>>>

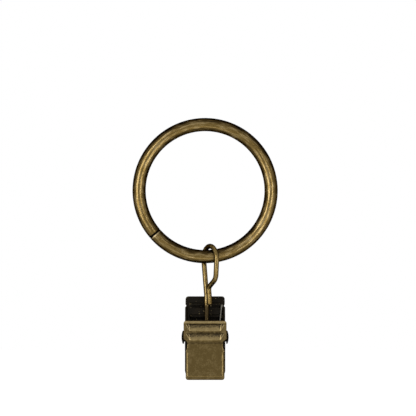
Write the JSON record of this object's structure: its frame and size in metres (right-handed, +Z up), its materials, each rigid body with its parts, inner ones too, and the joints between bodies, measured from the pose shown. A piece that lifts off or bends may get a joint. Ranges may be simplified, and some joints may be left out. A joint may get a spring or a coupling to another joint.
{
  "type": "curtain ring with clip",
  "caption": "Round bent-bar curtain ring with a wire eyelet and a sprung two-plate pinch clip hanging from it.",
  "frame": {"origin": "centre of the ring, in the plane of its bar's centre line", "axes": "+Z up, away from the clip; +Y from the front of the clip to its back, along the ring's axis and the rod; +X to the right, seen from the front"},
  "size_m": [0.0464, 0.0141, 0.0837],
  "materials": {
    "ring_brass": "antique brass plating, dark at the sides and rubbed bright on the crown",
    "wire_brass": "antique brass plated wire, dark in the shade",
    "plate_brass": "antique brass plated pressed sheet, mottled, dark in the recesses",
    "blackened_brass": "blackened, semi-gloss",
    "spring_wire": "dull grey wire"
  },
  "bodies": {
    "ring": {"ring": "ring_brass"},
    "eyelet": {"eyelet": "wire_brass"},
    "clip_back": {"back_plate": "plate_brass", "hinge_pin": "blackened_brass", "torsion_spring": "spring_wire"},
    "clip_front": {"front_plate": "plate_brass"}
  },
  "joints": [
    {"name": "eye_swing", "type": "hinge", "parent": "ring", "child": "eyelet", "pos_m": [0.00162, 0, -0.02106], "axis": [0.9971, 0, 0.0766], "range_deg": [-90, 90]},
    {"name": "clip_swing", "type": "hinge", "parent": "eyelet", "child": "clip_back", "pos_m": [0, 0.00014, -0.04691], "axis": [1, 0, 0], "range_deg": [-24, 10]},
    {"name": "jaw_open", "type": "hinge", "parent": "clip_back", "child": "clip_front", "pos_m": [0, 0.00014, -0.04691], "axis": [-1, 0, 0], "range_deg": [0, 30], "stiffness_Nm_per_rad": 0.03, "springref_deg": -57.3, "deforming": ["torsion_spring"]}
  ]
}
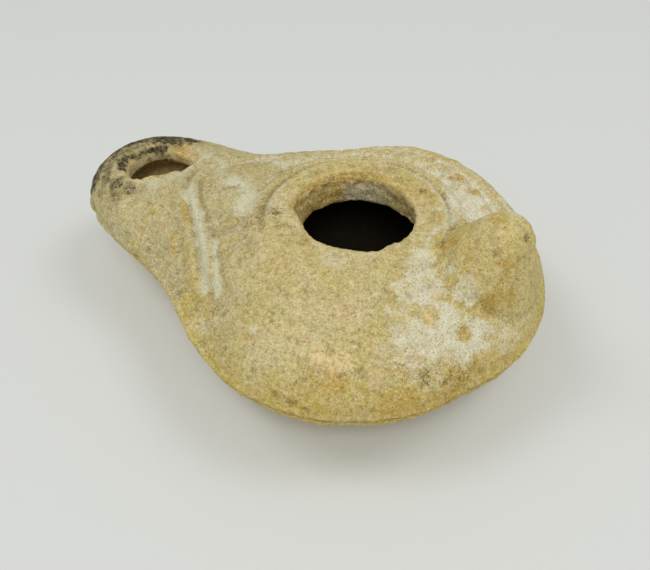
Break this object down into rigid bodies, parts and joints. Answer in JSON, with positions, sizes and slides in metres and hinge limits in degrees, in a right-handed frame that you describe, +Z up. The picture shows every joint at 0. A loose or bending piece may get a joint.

<<<

• EXERCISE DETAILS: Using the listing above, show each line holding the string "bodies".

• ANSWER TO THIS PROBLEM:
Write the JSON record of this object's structure: its frame and size in metres (right-handed, +Z up), its materials, each rigid body with its parts, inner ones too, and the joints between bodies, measured from the pose shown. A piece that lifts off or bends may get a joint. Ranges may be simplified, and some joints may be left out. A joint may get a spring or a coupling to another joint.
  "bodies": {
Break this object down into rigid bodies, parts and joints. Answer in JSON, with positions, sizes and slides in metres and hinge limits in degrees, in a right-handed frame that you describe, +Z up. The picture shows every joint at 0. A loose or bending piece may get a joint.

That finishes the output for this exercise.